## Stated task
Listed below are entries; give the number of lines among them that include "high", and only that number.

=-=-=

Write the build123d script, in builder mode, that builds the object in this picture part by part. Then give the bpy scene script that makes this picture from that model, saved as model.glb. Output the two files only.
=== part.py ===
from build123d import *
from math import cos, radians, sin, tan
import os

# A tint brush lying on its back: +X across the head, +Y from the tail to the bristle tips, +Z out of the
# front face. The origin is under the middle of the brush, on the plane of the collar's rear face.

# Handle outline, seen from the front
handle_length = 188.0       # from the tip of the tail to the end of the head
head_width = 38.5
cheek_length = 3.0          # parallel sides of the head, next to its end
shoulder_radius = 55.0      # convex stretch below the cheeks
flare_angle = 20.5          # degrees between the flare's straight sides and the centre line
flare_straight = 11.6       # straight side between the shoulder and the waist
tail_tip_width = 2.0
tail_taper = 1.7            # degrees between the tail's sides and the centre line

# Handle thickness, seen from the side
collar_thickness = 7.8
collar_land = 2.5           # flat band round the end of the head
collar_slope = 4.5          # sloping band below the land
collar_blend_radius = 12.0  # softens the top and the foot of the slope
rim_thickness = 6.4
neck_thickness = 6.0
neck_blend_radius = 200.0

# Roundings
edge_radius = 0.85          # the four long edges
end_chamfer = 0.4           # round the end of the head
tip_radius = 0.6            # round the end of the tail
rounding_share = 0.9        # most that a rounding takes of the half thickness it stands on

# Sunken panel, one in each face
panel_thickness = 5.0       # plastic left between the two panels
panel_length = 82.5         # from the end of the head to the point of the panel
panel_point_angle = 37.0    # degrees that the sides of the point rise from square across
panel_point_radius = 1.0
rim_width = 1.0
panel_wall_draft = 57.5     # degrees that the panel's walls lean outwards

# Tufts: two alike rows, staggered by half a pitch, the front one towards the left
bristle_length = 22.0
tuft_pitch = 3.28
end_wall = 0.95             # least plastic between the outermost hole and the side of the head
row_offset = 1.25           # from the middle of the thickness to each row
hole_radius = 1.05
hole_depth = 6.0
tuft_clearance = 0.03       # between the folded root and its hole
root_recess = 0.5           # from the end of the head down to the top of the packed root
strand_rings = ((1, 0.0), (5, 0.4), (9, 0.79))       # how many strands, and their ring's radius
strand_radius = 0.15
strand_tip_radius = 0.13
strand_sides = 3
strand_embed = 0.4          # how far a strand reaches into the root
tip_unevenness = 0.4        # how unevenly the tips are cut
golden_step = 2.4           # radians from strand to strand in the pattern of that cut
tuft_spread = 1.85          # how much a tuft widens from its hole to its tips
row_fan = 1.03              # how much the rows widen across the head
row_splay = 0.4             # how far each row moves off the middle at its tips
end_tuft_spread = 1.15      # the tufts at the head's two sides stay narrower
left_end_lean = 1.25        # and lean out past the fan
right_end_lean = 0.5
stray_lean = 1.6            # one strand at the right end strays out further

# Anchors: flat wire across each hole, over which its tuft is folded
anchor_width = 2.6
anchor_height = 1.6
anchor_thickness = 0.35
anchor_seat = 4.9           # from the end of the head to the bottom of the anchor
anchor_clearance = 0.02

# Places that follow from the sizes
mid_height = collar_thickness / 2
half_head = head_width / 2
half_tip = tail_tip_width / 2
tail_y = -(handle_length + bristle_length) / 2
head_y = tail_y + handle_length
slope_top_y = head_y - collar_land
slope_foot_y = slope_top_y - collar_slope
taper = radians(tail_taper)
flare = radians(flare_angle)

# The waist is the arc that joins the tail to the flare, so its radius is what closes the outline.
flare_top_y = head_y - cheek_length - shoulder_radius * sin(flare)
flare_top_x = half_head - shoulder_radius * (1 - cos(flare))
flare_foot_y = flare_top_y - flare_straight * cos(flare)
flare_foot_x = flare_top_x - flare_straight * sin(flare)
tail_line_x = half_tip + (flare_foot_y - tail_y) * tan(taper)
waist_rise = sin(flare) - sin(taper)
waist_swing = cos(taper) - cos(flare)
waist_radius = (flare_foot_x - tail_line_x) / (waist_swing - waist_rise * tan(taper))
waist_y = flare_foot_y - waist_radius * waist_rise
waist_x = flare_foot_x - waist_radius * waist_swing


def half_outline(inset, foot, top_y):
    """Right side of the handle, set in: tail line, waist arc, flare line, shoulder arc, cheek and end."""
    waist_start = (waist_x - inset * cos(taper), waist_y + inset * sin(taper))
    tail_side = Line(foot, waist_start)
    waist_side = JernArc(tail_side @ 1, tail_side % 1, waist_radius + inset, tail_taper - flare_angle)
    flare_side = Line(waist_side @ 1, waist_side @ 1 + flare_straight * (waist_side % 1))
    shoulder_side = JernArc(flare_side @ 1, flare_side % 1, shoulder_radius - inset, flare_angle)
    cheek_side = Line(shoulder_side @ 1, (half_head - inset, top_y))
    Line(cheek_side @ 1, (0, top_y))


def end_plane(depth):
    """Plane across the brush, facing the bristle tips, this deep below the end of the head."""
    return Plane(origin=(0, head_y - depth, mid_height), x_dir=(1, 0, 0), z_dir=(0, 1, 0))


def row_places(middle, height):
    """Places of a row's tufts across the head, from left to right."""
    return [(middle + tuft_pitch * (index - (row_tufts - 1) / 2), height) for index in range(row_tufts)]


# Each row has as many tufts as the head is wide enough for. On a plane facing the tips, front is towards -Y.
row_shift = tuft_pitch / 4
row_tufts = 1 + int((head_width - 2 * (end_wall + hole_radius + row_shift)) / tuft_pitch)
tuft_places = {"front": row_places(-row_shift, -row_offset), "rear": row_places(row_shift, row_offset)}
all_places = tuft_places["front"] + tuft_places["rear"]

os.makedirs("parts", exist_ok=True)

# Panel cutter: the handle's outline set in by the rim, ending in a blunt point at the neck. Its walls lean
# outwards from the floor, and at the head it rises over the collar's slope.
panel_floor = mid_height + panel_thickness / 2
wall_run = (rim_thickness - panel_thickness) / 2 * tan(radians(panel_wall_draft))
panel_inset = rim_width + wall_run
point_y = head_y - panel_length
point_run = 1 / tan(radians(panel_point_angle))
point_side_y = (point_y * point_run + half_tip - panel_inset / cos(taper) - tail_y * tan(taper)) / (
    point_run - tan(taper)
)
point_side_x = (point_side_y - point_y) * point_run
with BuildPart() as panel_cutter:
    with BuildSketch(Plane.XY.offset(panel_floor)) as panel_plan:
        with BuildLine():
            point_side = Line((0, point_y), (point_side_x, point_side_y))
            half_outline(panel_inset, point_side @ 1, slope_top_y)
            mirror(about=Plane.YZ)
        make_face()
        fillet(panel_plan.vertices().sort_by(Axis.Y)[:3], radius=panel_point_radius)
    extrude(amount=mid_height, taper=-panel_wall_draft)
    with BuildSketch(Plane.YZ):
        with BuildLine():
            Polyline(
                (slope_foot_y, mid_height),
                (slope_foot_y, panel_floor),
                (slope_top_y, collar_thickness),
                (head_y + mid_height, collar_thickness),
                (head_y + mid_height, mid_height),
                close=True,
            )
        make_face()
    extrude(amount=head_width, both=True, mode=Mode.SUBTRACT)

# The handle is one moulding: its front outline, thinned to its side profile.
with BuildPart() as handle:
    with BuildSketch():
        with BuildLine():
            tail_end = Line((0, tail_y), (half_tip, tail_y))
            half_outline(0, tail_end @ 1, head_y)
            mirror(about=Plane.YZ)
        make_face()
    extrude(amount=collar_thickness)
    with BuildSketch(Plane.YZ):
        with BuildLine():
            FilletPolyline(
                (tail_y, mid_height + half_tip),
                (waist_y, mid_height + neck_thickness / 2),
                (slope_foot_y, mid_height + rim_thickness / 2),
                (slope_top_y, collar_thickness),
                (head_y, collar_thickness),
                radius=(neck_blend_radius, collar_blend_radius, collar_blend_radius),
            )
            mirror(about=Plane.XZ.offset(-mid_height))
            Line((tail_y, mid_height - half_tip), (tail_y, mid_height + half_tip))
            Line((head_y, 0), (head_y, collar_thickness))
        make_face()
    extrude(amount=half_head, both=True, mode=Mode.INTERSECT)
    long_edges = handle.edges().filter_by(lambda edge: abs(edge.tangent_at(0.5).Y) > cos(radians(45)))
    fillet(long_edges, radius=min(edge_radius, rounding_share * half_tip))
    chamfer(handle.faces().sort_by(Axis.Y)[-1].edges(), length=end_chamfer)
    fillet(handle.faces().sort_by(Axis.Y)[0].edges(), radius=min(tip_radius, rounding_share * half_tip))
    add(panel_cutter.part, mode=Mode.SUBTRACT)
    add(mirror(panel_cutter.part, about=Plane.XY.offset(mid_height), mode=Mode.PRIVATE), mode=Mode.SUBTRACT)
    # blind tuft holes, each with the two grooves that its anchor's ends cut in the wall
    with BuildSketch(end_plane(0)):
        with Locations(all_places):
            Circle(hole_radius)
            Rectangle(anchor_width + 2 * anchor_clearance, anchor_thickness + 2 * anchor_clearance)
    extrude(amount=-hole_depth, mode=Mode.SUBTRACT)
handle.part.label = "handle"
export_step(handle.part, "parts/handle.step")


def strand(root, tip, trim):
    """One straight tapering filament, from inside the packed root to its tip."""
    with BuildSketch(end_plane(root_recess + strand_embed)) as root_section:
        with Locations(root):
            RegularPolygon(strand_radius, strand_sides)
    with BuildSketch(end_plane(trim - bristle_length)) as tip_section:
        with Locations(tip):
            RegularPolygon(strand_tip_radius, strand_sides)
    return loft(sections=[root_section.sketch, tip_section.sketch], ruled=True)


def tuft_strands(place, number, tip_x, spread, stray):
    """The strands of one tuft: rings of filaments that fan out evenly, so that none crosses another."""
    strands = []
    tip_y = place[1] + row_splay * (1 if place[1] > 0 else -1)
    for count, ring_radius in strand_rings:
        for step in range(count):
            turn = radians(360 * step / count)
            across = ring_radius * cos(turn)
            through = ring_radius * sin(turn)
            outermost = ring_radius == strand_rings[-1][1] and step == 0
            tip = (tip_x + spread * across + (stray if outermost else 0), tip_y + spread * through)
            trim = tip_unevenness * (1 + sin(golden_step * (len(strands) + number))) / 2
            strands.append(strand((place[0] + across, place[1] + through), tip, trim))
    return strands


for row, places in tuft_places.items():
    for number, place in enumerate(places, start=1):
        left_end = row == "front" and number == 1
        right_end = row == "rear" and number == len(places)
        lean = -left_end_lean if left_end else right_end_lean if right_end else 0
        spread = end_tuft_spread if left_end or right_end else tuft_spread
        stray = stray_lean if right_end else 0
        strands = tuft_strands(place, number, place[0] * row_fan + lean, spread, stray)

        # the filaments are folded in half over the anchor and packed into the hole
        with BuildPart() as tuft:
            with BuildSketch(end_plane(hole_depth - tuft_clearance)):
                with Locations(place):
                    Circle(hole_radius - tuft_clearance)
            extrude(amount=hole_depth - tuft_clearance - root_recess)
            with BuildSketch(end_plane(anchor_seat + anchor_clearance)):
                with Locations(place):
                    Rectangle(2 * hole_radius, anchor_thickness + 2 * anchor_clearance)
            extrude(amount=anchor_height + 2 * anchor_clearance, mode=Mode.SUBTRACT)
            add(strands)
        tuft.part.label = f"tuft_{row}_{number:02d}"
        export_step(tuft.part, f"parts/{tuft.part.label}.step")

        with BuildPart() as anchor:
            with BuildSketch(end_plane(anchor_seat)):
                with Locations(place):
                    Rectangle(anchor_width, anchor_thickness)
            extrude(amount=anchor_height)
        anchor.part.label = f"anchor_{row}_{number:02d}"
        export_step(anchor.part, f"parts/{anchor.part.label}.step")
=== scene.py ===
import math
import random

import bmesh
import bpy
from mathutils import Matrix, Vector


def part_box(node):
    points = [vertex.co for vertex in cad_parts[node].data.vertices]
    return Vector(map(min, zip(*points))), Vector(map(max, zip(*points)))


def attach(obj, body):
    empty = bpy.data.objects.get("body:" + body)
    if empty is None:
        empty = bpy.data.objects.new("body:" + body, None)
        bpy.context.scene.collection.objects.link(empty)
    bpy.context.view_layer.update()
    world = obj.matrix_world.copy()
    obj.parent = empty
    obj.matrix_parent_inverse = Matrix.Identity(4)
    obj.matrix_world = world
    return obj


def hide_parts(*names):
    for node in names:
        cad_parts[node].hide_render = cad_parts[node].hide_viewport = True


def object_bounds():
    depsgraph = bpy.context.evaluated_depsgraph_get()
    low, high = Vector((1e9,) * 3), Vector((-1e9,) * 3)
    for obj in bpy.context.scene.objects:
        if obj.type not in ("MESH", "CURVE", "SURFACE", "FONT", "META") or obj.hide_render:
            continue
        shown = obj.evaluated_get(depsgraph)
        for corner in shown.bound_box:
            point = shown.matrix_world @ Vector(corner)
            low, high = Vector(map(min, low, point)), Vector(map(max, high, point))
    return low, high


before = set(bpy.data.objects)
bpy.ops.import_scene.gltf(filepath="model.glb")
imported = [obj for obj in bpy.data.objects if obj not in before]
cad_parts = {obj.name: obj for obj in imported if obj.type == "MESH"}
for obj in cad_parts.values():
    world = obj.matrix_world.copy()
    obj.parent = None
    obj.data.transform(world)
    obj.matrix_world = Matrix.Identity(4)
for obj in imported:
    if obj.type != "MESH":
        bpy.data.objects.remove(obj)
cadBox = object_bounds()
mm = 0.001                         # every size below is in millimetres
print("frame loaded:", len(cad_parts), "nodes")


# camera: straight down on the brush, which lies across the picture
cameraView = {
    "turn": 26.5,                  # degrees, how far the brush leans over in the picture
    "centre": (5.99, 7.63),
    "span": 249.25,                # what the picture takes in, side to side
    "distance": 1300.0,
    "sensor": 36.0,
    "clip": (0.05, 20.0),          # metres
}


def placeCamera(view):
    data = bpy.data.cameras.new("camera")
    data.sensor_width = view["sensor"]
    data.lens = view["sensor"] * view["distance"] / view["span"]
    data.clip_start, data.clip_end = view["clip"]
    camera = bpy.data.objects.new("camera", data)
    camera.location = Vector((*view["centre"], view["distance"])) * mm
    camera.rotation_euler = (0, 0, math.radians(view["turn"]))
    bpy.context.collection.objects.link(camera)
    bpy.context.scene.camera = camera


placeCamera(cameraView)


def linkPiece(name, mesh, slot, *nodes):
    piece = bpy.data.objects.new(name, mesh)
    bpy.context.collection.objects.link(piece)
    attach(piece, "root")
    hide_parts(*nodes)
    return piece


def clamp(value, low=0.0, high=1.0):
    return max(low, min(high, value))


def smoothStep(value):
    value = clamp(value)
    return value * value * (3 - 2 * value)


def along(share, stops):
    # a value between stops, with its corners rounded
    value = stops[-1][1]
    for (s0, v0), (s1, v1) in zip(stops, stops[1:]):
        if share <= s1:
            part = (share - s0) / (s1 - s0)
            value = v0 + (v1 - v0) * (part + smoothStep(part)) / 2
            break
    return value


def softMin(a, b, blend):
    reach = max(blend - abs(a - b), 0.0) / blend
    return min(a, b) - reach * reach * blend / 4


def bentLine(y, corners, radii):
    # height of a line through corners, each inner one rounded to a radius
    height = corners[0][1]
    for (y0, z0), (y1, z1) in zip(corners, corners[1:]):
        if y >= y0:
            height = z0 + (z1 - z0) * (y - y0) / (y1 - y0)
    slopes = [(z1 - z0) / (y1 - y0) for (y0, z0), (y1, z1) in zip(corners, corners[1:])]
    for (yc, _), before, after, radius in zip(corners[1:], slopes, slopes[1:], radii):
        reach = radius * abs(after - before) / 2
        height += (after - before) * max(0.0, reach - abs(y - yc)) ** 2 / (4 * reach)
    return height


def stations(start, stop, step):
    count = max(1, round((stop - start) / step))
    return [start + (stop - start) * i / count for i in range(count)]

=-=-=

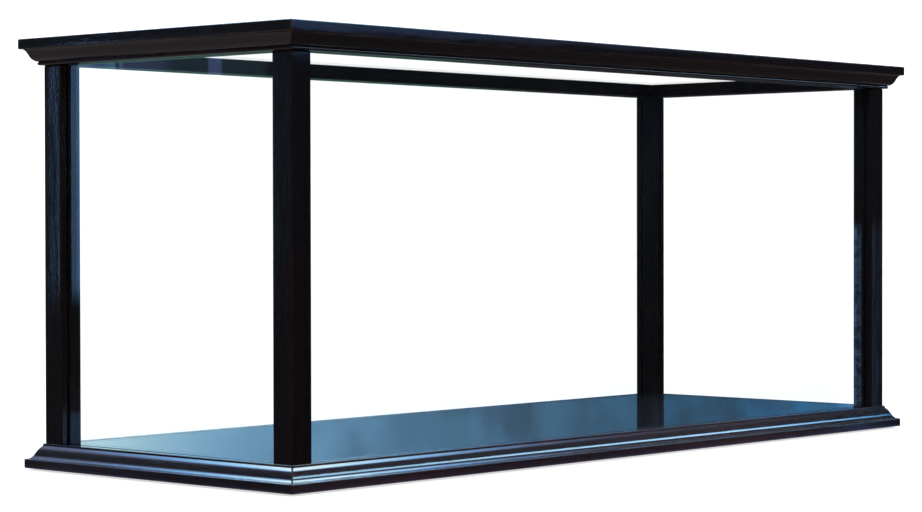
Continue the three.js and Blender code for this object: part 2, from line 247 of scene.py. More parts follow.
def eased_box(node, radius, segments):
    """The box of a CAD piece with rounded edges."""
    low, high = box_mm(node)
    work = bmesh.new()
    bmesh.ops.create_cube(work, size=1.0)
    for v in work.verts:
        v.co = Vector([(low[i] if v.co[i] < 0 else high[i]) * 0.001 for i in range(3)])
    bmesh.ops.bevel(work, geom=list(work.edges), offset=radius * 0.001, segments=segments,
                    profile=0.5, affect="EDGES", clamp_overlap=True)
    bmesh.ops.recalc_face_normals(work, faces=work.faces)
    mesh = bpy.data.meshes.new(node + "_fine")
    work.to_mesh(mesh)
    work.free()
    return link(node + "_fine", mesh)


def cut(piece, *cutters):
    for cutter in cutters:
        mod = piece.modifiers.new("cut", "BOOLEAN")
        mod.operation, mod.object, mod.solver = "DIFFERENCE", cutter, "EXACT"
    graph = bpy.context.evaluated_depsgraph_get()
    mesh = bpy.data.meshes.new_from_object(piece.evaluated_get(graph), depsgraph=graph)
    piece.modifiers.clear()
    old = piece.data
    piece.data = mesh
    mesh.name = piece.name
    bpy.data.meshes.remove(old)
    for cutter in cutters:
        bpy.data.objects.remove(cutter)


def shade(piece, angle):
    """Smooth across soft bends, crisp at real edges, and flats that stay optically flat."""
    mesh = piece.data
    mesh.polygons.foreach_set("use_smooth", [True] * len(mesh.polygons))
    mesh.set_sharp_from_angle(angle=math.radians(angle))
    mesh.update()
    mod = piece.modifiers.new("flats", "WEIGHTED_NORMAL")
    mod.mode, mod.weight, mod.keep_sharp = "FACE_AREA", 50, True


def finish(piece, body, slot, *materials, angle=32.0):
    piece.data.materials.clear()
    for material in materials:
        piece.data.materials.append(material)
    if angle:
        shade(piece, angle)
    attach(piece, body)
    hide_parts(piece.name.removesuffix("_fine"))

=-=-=

## Result for this exercise
7